The total minimum cost is 10 + 30 + 50 + 20 = 110 to have half the people interviewing in each city.

Note:

1 <= costs.length <= 100
It is guaranteed that costs.length is even.
1 <= costs[i][0], costs[i][1] <= 1000

Analysis

先来看题目的意思，题目给出一个二维矩阵，每一行都有两个值，分别是去A城市和B城市的花费。然后我们需要选出一半人去A城市，另一半人去B城市，最后使得花费的总和最小。

首先穷举肯定是不可能的，计算量太大。我们不妨换一种思路，先计算去A城市和B城市之间花费的差额costs[i][0] - costs[i][1]。然后对这个差额进行排序（从小到大），那么这个差额越小，说明去B城市比去A城市的花费更少。题目要求选一半人，我们根据这个差额，选取最小的一半就可以了。

Solution

首先遍历一遍就算出差额diff，并计算去所有人都去A城市的总花费。然后对diff进行从小到大排序。
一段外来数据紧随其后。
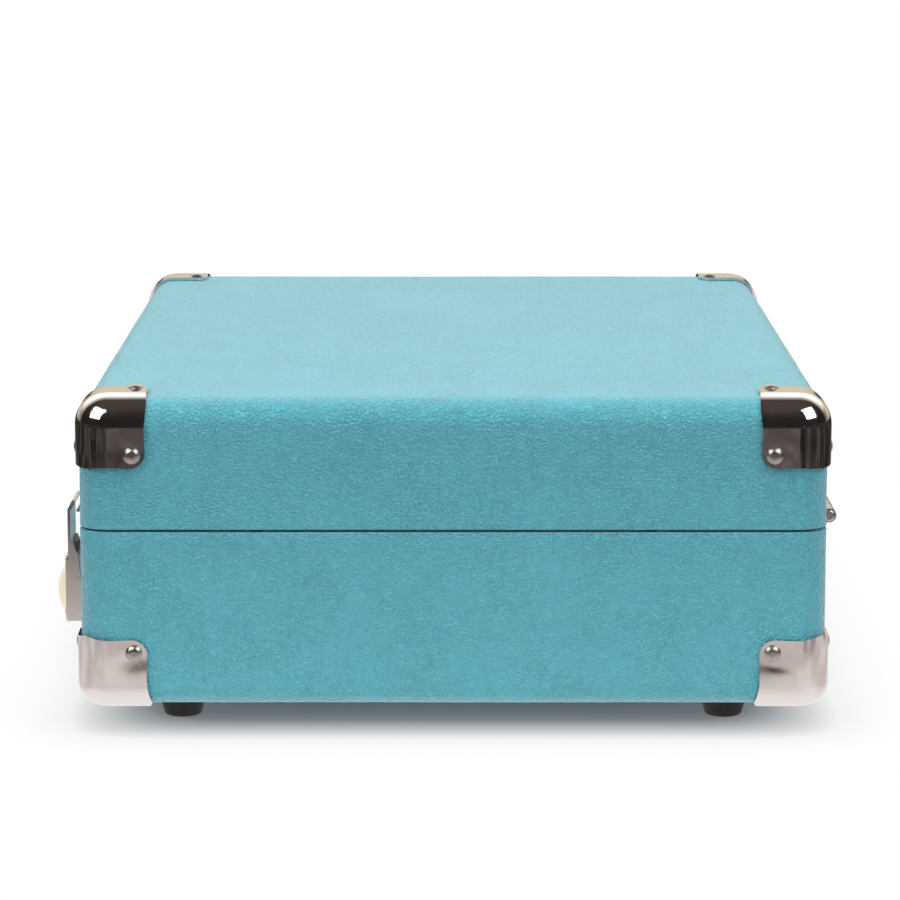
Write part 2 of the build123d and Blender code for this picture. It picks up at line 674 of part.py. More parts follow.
with BuildPart() as wiring:
    for shift in (0, 3):    # each route is a pair of wires
        # left speaker, right speaker, motor
        add(wire([
            (-135 + shift, -72, 43), (-120 + shift, -58, 30), (-60, -30 + shift, 26),
            (0, 10 + shift, 25), (7, 36 + shift, 26.5),
        ], 0.8))
        add(wire([
            (133 + shift, -72, 43), (136 + shift, -50, 32), (140 + shift, -6, 27),
            (137 + shift, 28, 26),
        ], 0.8))
        add(wire([
            (MOTOR_X + 18 + shift, MOTOR_Y + 2, 40), (20, MOTOR_Y + 20 + shift, 30),
            (30 + shift, -4, 27), (34 + shift, 26, 27),
        ], 0.7))
save(wiring.part, "wiring")

# ---------------------------------------------------------------- tonearm, pointing to the front
with BuildPart() as tonearm_base:
    with BuildSketch(Plane.XY.offset(DECK_TOP)):
        with Locations((ARM_X, ARM_Y)):
            Circle(20.0)
    extrude(amount=4.0)
    with Locations((ARM_X, ARM_Y, DECK_TOP + 6)):
        Cylinder(15.0, 4.0)
    chamfer(tonearm_base.edges().filter_by(GeomType.CIRCLE).group_by(Axis.Z)[-1], 0.8)
    # stem through the deck, then the bore for the gimbal post
    with Locations((ARM_X, ARM_Y, DECK_TOP - 4)):
        Cylinder(3.4, 8)
    with Locations((ARM_X, ARM_Y, DECK_TOP)):
        Cylinder(2.55, 30, mode=Mode.SUBTRACT)
save(tonearm_base.part, "tonearm_base")

with BuildPart() as tonearm_gimbal:
    # post, turntable disc and two cheeks
    with Locations((ARM_X, ARM_Y, 67)):
        Cylinder(2.5, 22)
    with Locations((ARM_X, ARM_Y, 74.8)):
        Cylinder(12.5, 3.0)
    with Locations((ARM_X - 9.5, ARM_Y, 82), (ARM_X + 9.5, ARM_Y, 82)):
        Box(2.4, 9, 13)
    fillet(tonearm_gimbal.faces().sort_by(Axis.Z)[-2:].edges().filter_by(Axis.X), 3.0)
    with Locations((ARM_X, ARM_Y, ARM_Z)):
        Cylinder(1.05, 30, rotation=(0, 90, 0), mode=Mode.SUBTRACT)
save(tonearm_gimbal.part, "tonearm_gimbal")

TUBE_R = 3.2
TAIL_R = 2.4            # rod that carries the counterweight
with BuildPart() as tonearm_tube:
    with Locations((ARM_X, ARM_Y - ARM_LENGTH / 2 + 3.25, ARM_Z)):
        Cylinder(TUBE_R, ARM_LENGTH - 14.5, rotation=(90, 0, 0))
    with Locations((ARM_X, ARM_Y + 2, ARM_Z)):
        Box(12.6, 18, 10)
    fillet(tonearm_tube.edges().filter_by(Axis.Y), 1.4)
    with Locations((ARM_X, ARM_Y + 19, ARM_Z)):
        Cylinder(TAIL_R, 22, rotation=(90, 0, 0))
    # trunnion pin
    with Locations((ARM_X, ARM_Y, ARM_Z)):
        Cylinder(1.0, 22.6, rotation=(0, 90, 0))
save(tonearm_tube.part, "tonearm_tube")

with BuildPart() as counterweight:
    with Locations((ARM_X, ARM_Y + 21, ARM_Z)):
        Cylinder(8.0, 13, rotation=(90, 0, 0))
    chamfer(counterweight.edges().filter_by(GeomType.CIRCLE), 0.9)
    with Locations((ARM_X, ARM_Y + 21, ARM_Z)):
        Cylinder(TAIL_R, 16, rotation=(90, 0, 0), mode=Mode.SUBTRACT)
save(counterweight.part, "counterweight")

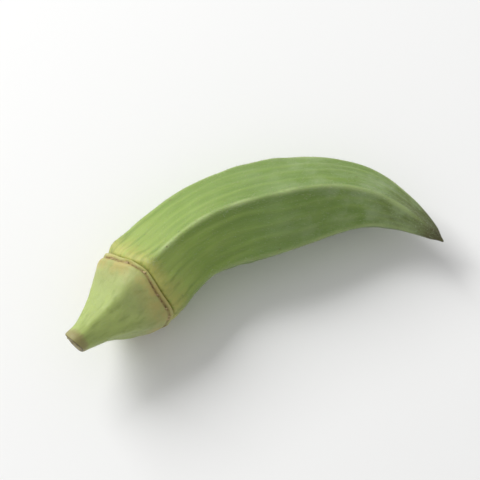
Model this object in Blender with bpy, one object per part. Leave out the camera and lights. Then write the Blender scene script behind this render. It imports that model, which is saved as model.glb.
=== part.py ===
"""A fresh okra pod as picked: a five-ridged pod with its cap and a stub of stalk, lying on its side.

Run with: blender --background --python part.py

Metres, +Z up. The pod lies on the plane Z = 0, on the middle of one of its five faces and on its swollen
base beside the cap. Its chord runs along X, with the stalk at -X and the tip at +X, it arches towards +Y,
and the origin is under the middle of its bounding box.
"""

import math

import bmesh
import bpy
from mathutils import Matrix, Vector

MM = 0.001

# Distances along the pod are measured on its centreline from the scar ring, where the cap meets the
# pod: positive towards the tip, negative towards the cut end of the stalk.
POD_LENGTH = 59 * MM
CAP_LENGTH = 15 * MM
SEAM_GAP = 0.3 * MM
RIDGES = 5
RIDGE_STEP = 2 * math.pi / RIDGES
TOP_RIDGE = math.pi / 2

# (distance in mm, heading in degrees) seen from above: nearly straight behind the cap, hooked at the tip.
HEADING = ((-15, 46), (0, 49), (8, 45), (16, 29), (24, 17), (34, 13), (40, 2), (48, -21), (59, -40))
# (distance, height of the centreline over the surface it lies on), both in mm. The stalk points up.
HEIGHT = (
    (-15, 13.2), (-9, 10.9), (-4, 9.05), (0, 7.9), (4, 7.45),
    (12, 7.35), (25, 7.3), (34, 7.2), (46, 7.1), (59, 7),
)
# (distance, distance from the centreline out to a ridge), both in mm.
POD_RADIUS = (
    (0, 8.15), (2.5, 8.5), (6, 8.25), (11, 8.05), (18, 8.55), (25, 8.85),
    (33, 8.2), (41, 6.45), (49, 4), (55, 2.1), (59, 0.65),
)
CAP_RADIUS = (
    (-15, 2.2), (-13, 2.6), (-11, 3.25), (-8.8, 4.05), (-6.6, 5.2),
    (-4.6, 6.5), (-2.8, 7.5), (-1.3, 8), (0, 8.1),
)
# (distance in mm, how sharp the ridges are): near 3 the section is round, and at 14 it is a five-sided
# figure with rounded corners.
RIDGE_SHARPNESS = ((-15, 4), (-8, 5), (0, 4), (6, 10), (14, 14), (50, 14), (59, 6))

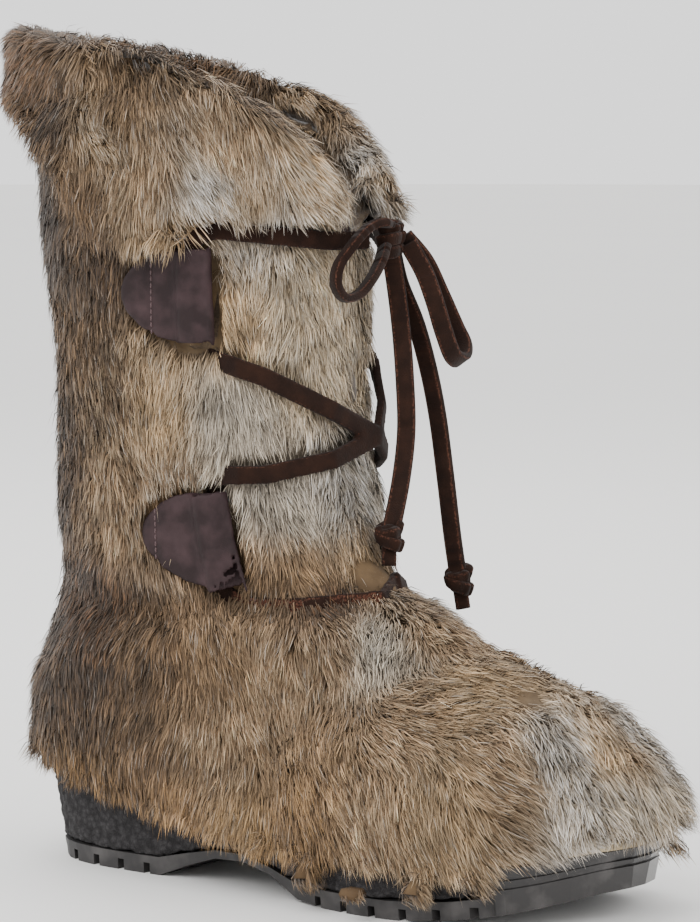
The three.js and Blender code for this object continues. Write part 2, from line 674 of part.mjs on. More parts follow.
// The thong's way round the leg from the knot, through a top tab and across the slit to the other side's bottom
// tab, as heights and angles, which are from the slit at the slit and from the front at the tabs. It ends past
// the middle of the bar over the instep.
function thongWay(side) {
  const half = tabHeight / 2;
  const tunnelDepth = tabDepth + tabThick / 2;
  const { top, bottom } = tabMiddles;
  const between = (share) => mix(top - half, bottom + half, share);
  const bend = (middle, up, turn) =>
    tabBend.map(({ past, ahead, sunk }) => ({
      z: middle + up * (half + past),
      turn: turn - Math.sign(turn) * ahead,
      depth: mix(thongDepth, tunnelDepth, sunk),
    }));
  const through = (middle, turn) => [
    ...bend(middle, 1, turn),
    { z: middle, turn, depth: tunnelDepth },
    ...bend(middle, -1, turn).toReversed(),
  ];
  const stops = [
    { z: knotHeight, turn: 7, depth: -4 },
    { z: knotHeight, turn: 18, depth: 0.5 },
    { z: knotHeight + 2.5, turn: 35, depth: thongDepth },
    ...through(top, tunnelTurn),
    { z: between(0.21), turn: 40, depth: thongDepth },
    { z: between(0.46), turn: 19, depth: 1 },
    { z: between(0.67), turn: 0, depth: -0.5 },
    { z: between(0.8), turn: -20, depth: 1 },
    { z: between(0.89), turn: -42, depth: thongDepth },
    ...through(bottom, -tunnelTurn),
    { z: bottom - half - 5, turn: -42, depth: thongDepth },
    { z: bottom - half - 2, turn: -20, depth: thongDepth },
    { z: bottom - half + 2.5, turn: 3, depth: thongDepth },
  ];
  const bendTurn = tunnelTurn - tabBend[0].ahead;
  const towardsSlit = (turn) => slitTurn * Math.max(0, 1 - Math.abs(turn) / bendTurn);
  return stops.map(({ z, turn, depth }) => legPlace(z, turn * side + towardsSlit(turn), depth));
}

const bothRuns = (section) => joined([1, -1].map((side) => solid(strip(thongWay(side), section))));

// The half-moon of a tab round the leg: from its straight front edge to the round rear, between two depths.
function halfMoon(middle, side, near, far, grow) {
  const columns = 5;
  const perMm = 1 / onLeg(middle, tunnelTurn + 0.5).distanceTo(onLeg(middle, tunnelTurn - 0.5));
  const rings = Array.from({ length: columns + 1 }, (_, i) => {
    const share = Math.sin((i / columns) * (Math.PI / 2));
    const back = share * (tabWidth + grow) - (i === 0 ? grow : 0);
    const backShare = Math.min(Math.max(back / tabWidth, 0), 1);
    const round = Math.sqrt(Math.max(1 - backShare ** 2.4, 0.01));
    const high = (tabHeight / 2) * round + grow;
    const turn = (tunnelTurn + (back - tunnelWide / 2) * perMm) * side;
    const column = [-high, 0, high];
    return [
      ...column.map((up) => onLeg(middle + up, turn, near)),
      ...column.toReversed().map((up) => onLeg(middle + up, turn, far)),
    ];
  });
  return solid(loft(rings));
}

// The tunnel along a tab's front edge: a flat tube of leather, or the room inside or round it.
function tunnel(middle, side, grow, longer) {
  const half = tabHeight / 2 - tunnelWall + longer;
  const [a, b] = [tunnelWide / 2 + grow, tunnelThick / 2 + grow];
  const section = Array.from({ length: 8 }, (_, i) => {
    const turn = turnOf(i * 45);
    return [Math.cos(turn) * a, Math.sin(turn) * b];
  });
  const path = [-1, 0, 1].map((up) => legPlace(middle + up * half, tunnelTurn * side, tabDepth + tabThick / 2));
  return solid(strip(path, section));
}

function makeTab(middle, side) {
  return halfMoon(middle, side, tabDepth, tabDepth + tabThick, 0)
    .add(tunnel(middle, side, 0, 0))
    .subtract(tunnel(middle, side, -tunnelWall, tabHeight / 4));
}

// The room in the fur for a tab, open outwards.
function tabPocket(middle, side) {
  const floor = tabDepth + tabThick + gap * 2;
  return halfMoon(middle, side, -lockRelief, floor, tabRoom).add(tunnel(middle, side, gap * 1.5, tabRoom));
}

// A block across the leg at the slit, between two heights.
function frontBlock(width, low, high) {
  const { x, y } = onLeg((slitFoot + bootHeight) / 2, slitTurn);
  return block([soleLength / 2, width, high - low], [x, y, (low + high) / 2]);
}

function makeTongue() {
  const leather = insideForm(gap).subtract(insideForm(gap + tongueThick));
  return leather.intersect(frontBlock(tongueWidth, slitFoot - tongueLap, tongueTop));
}

function makeUpper() {
  const cavity = insideForm(0);
  const sole = soleSlice(() => -heelThick, (at) => soleTop(at) + gap, bumperProud + gap);
  const collar = overTheLeg((degrees) => collarHigh(degrees) - rollHeight - gap);
  const slit = frontBlock(slitWidth, slitFoot, bootHeight);
  const middles = Object.values(tabMiddles);
  const tabs = [1, -1].flatMap((side) => middles.map((middle) => tabPocket(middle, side)));
  return joined([furForm().subtract(underHem()), ...hemTufts()])
    .subtract(cavity)
    .subtract(sole)
    .subtract(collar)
    .subtract(slit)
    .subtract(joined(tabs))
    .subtract(bothRuns(roomSection(thongRoom, lockRelief * 2)));
}

// The cuff: its fold swept round the collar from one side of the slit to the other, with locks along its lower
// edge. The leg that it lies on is cut out of it.
function makeCuff() {
  const stations = 26;
  const rings = [];
  const tufts = [];
  for (let i = 0; i <= stations; i += 1) {
    const round = slitTurn + mix(cuffGape, 360 - cuffGape, i / stations);
    const turn = round > 180 ? round - 360 : round;
    const rim = collarHigh(turn);
    const drop = Math.max(dropAt(turn), rollHeight + gap);
    const foldPoint = ({ roll, down, out, inside }, n) => {
      const lock = down > 0 ? lockRelief * 0.6 * (chance(Math.floor(i / 2), n) - 0.5) : 0;
      const depth = inside ? inside * wall : -gap - out * (cuffThick + lock);
      return onLeg(rim - roll * rollHeight - down * (drop - rollHeight), turn, depth);
    };
    rings.push(cuffFold.map(foldPoint));
    if (i % 2 === 1 && drop > hemLock.length * 2) {
      const root = onLeg(rim - drop + hemLock.length * 0.5, turn, -gap - cuffThick * 0.6);
      const size = scaled(hemLock, mix(0.7, 0.95, chance(i, 8)));
      tufts.push(tuft(root, new THREE.Vector3(0, 0, -1), outwardOnLeg(rim - drop, turn), size));
    }
  }
  const leg = outerForm(() => -gap).subtract(overTheLeg((degrees) => collarHigh(degrees) - rollHeight));
  return joined([solid(loft(rings)), ...tufts]).subtract(leg);
}

const knotPlace = () => onLeg(knotHeight, slitTurn, -knotProud);
const fromKnot = ([x, y, z]) => knotPlace().add(new THREE.Vector3(x, y, z));

function ball(centre, size, grow) {
  const across = size.map((length) => length + grow * 2);
  return solid(new THREE.SphereGeometry(0.5, 10, 6).scale(...across).translate(...centre.toArray()));
}

const makeKnot = (grow) => ball(knotPlace(), knotSize, grow);
const makeEndKnot = ({ points }, grow) => ball(fromKnot(points.at(-1)), endKnotSize, grow);

// A strip of the bow, which stops short of the knot.
function makeStrip({ points, across }) {
  const breadth = new THREE.Vector3(...across).normalize();
  const curve = new THREE.CatmullRomCurve3(points.map(fromKnot), false, "centripetal");
  const path = Array.from({ length: points.length + 1 }, (_, i) => ({
    at: curve.getPoint(i / points.length),
    out: new THREE.Vector3().crossVectors(breadth, curve.getTangent(i / points.length)).normalize(),
  }));
  return solid(strip(path, thongSection())).subtract(makeKnot(gap));
}

// The finishes, and the pieces in their places.
const materials = {
  rubber: new THREE.MeshStandardMaterial({ color: 0x2b2828, roughness: 0.55 }),
  sidewall: new THREE.MeshStandardMaterial({ color: 0x3b393a, roughness: 0.9 }),
  fur: new THREE.MeshStandardMaterial({ color: 0x8a6f52, roughness: 0.95 }),
  leather: new THREE.MeshStandardMaterial({ color: 0x4a3a3c, roughness: 0.6 }),
  suede: new THREE.MeshStandardMaterial({ color: 0x2e1a14, roughness: 0.95 }),
  felt: new THREE.MeshStandardMaterial({ color: 0xb9a78c, roughness: 0.95 }),
};

const group = new THREE.Group();

function place(name, made, material) {
  const { vertProperties, triVerts, numProp, numVert } = made.getMesh();
  const positions = new Float32Array(numVert * 3);
  for (let i = 0; i < numVert; i += 1) {
    const at = i * numProp;
    positions.set(vertProperties.subarray(at, at + 3), i * 3);
  }
  const geometry = new THREE.BufferGeometry();
  geometry.setAttribute("position", new THREE.BufferAttribute(positions, 3));
  geometry.setIndex(new THREE.BufferAttribute(triVerts, 1));
  geometry.computeVertexNormals();
  const mesh = new THREE.Mesh(geometry, materials[material]);
  mesh.name = name;
  group.add(mesh);
}

place("outsole", makeOutsole(), "rubber");
place("midsole", makeMidsole(), "sidewall");
place("insole", makeInsole(), "felt");
place("upper", makeUpper(), "fur");
place("cuff", makeCuff(), "fur");
place("tongue", makeTongue(), "leather");
for (const [level, middle] of Object.entries(tabMiddles)) {
  place(`tab_outer_${level}`, makeTab(middle, 1), "leather");
  place(`tab_inner_${level}`, makeTab(middle, -1), "leather");
}
place("lacing", bothRuns(roomSection()).subtract(makeKnot(gap)), "suede");
place("bow_knot", makeKnot(0), "suede");
place("bow_loop_outer", makeStrip(bow.loopOuter), "suede");
place("bow_loop_inner", makeStrip(bow.loopInner), "suede");
for (const [side, end] of Object.entries({ outer: bow.endOuter, inner: bow.endInner })) {
  place(`lace_end_${side}`, makeStrip(end).subtract(makeEndKnot(end, gap)), "suede");
  place(`end_knot_${side}`, makeEndKnot(end, 0), "suede");
}

export default group;
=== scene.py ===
"""A fur winter boot for the right foot: rabbit fur over a hide and felt lining, leather lace tabs, a suede thong
tied in a bow, and a moulded rubber wedge sole."""
import math

import bmesh
import bpy
import numpy as np
from mathutils import Matrix, Vector, noise
from mathutils.bvhtree import BVHTree
from mathutils.kdtree import KDTree


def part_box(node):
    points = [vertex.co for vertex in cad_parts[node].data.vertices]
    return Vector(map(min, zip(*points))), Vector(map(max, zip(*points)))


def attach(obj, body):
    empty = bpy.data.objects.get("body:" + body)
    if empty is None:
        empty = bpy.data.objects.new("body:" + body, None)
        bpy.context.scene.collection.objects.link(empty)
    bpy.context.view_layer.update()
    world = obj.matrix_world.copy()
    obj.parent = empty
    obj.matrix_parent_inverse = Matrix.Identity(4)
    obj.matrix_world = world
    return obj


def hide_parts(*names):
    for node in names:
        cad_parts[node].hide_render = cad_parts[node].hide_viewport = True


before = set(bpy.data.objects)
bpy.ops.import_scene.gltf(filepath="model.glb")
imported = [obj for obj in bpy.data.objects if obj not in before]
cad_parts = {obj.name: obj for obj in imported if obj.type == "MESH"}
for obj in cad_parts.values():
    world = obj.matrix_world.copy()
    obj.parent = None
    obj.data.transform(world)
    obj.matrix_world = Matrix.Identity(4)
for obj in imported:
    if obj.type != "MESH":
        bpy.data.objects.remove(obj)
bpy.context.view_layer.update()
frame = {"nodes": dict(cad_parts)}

bl_info = {
    "name": "Fur Mukluk Boot",
    "version": (1, 0, 0),
    "blender": (4, 5, 0),
    "location": "View3D > Sidebar > Mukluk",
    "description": "Builds a laced fur boot with leather tabs and a rubber sole",
    "category": "Add Mesh",
}

MM = 0.001
BODY = "root"
PHOTO_SIZE = (700, 922)
PIXELS_PER_RADIAN = 4250
SENSOR = 36

# The palette of the coat, from the darkest guard hairs to the white patches.
COAT = {
    "night": "#231b16",
    "umber": "#4e3d2e",
    "bark": "#6b543c",
    "tan": "#8f7355",
    "buff": "#a98b66",
    "golden": "#b08a5a",
    "rust": "#875c3a",
    "sand": "#bfa98a",
    "cream": "#d3c6b2",
    "ash": "#a39888",
    "smoke": "#786e64",
    "snow": "#efebe6",
}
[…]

选取较小的一半求和，并加到总花费中，得出来的结果就是答案了。

Code

class Solution {
public:
    int twoCitySchedCost(vector<vector<int>>& costs) {
        vector<int> diff;
        int size = costs.size();
        int total = 0;
        
        for (int i = 0; i < size; i++) {
            total += costs[i][0];
            diff.push_back(costs[i][1] - costs[i][0]);
        }
        sort(diff.begin(), diff.end());
        
        for (int i = 0; i < size / 2; i++) {
            total += diff[i];
        }
        
        return total;
    }
};

Summary

由于题目有一半人的限制，所以并不需要用到动态规划来做。这里只需要用简单的排序就能做出来。希望这篇博客能够帮助到大家，谢谢！